Where to see: Grasslands such as meadows and fields

Pull out the Binoculars (You Might See)

Mule Deer

Most commonly seen in the summer months where an average of 1,900 mule deer reside—this species has incredible senses that help to detect predators such as coyotes, cougars and wolves, allowing them to quickly flee danger.

Where to see: Throughout the park in the summer, migrating to the North Entrance in the winter.

Moose

The tallest of the deer family, the incredibly long legs of the moose allow them to wade in rivers and deep snow and above all—run fast! It takes a lot of food to fuel these large mammals, adult in the summer consume on average 26 pounds of food per day!

Where to see: In the marshy areas of meadows and along bodies of water

Wolves

Though their numbers fluctuate, some wolf-packs still call Yellowstone National Park home. They are highly social with an average pack size of 10. Wolves who reside in the park live on average 1-2 years longer than those that live outside the park due to Greater Yellowstone’s commitment to their protection!

Where to see: Most often the Northern Range

Cross Your Fingers But… It’s Unlikely You’ll See

Bobcat

Bobcats are mostly solitary mammals that are most active at sunrise and sunset. Though bobcats do call Yellowstone National Park home—there impeccable “cat” like ability for hiding means they are rarely seen by tourists.

Where to see: Though rare, bobcats can sometimes be seen near rivers and rocky areas

Cougar

Though they may be the largest of the cat species that call Yellowstone National Park home, as well as one of the top predators—they are very rarely seen. Experienced hunters—cougars prefer rocky terrain and wooded areas where they can quickly escape their competition.

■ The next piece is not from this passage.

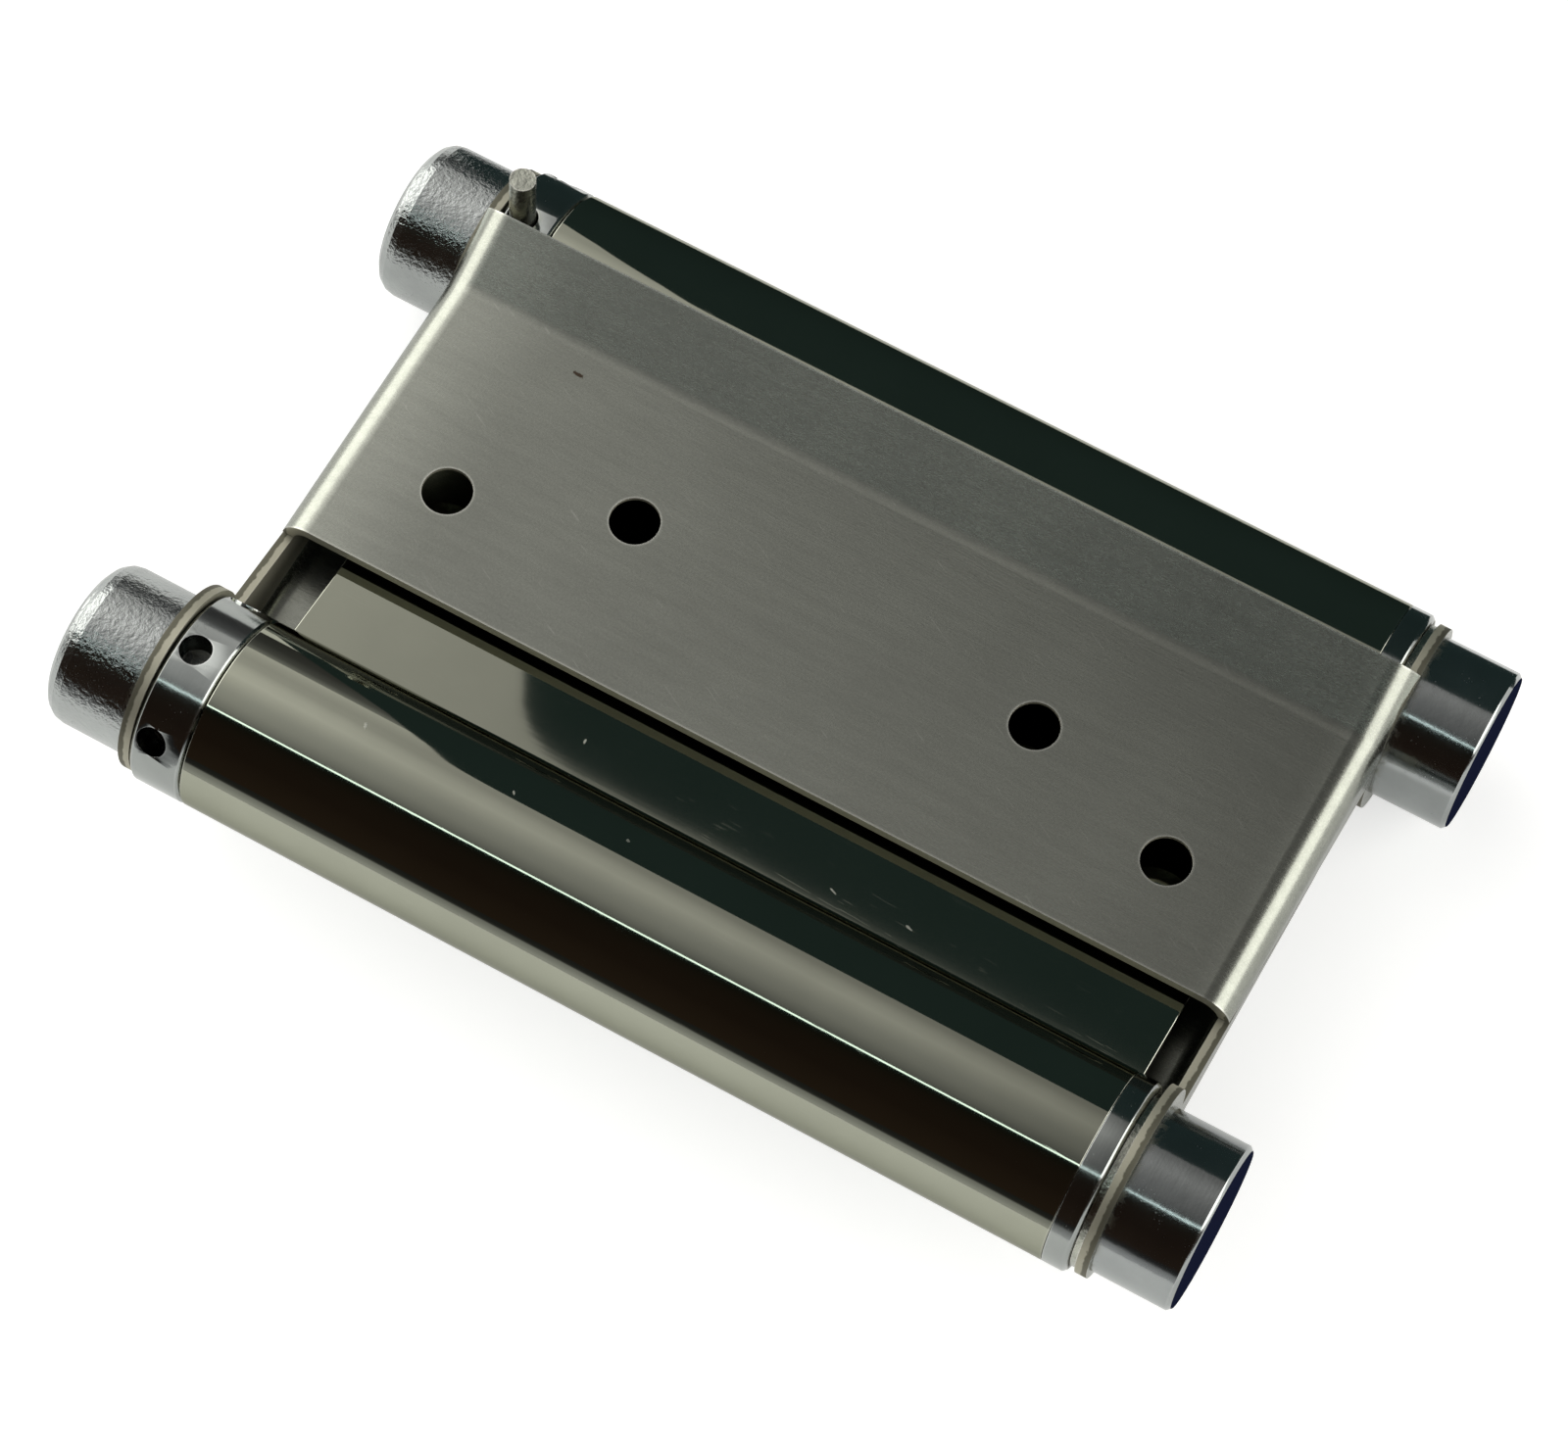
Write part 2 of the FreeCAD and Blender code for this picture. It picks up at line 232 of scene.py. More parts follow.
# %% Scratches group
scratches, given, wanted = new_group(
    "Stray scratches",
    [("Vector", vector, None), ("Turn", vector, (0.0, 0.0, 0.6)), ("Rarity", number, 0.68)],
    [("Mask", number)],
)
turned = add(scratches, "ShaderNodeVectorRotate", rotation_type="EULER_XYZ")
join(scratches, given.outputs["Vector"], turned.inputs["Vector"])
join(scratches, given.outputs["Turn"], turned.inputs["Rotation"])
long = add(scratches, "ShaderNodeVectorMath", operation="MULTIPLY")
long.inputs[1].default_value = (260.0, 7000.0, 7000.0)
join(scratches, turned.outputs[0], long.inputs[0])
ridge = add(scratches, "ShaderNodeTexNoise", {"Scale": 1.0, "Detail": 0.0})
join(scratches, long.outputs[0], ridge.inputs["Vector"])
keep = add(scratches, "ShaderNodeTexNoise", {"Scale": 420.0, "Detail": 1.0})
join(scratches, given.outputs["Vector"], keep.inputs["Vector"])
sharp = add(scratches, "ShaderNodeMapRange")
join(scratches, ridge.outputs["Fac"], sharp.inputs["Value"])
join(scratches, given.outputs["Rarity"], sharp.inputs["From Min"])
join(scratches, maths(scratches, "ADD", given.outputs["Rarity"], 0.06), sharp.inputs["From Max"])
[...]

Where to see: Though chances are slim you’ll spot a cougar, if you happen to spot one, they’ll most likely be in rockier areas of the park.

The animals that inhabit Yellowstone National Park certainly provide the perfect photo opportunity, but it is important to always practice safety when observing wildlife! Hike in groups, keep your distance and do not feed the animals!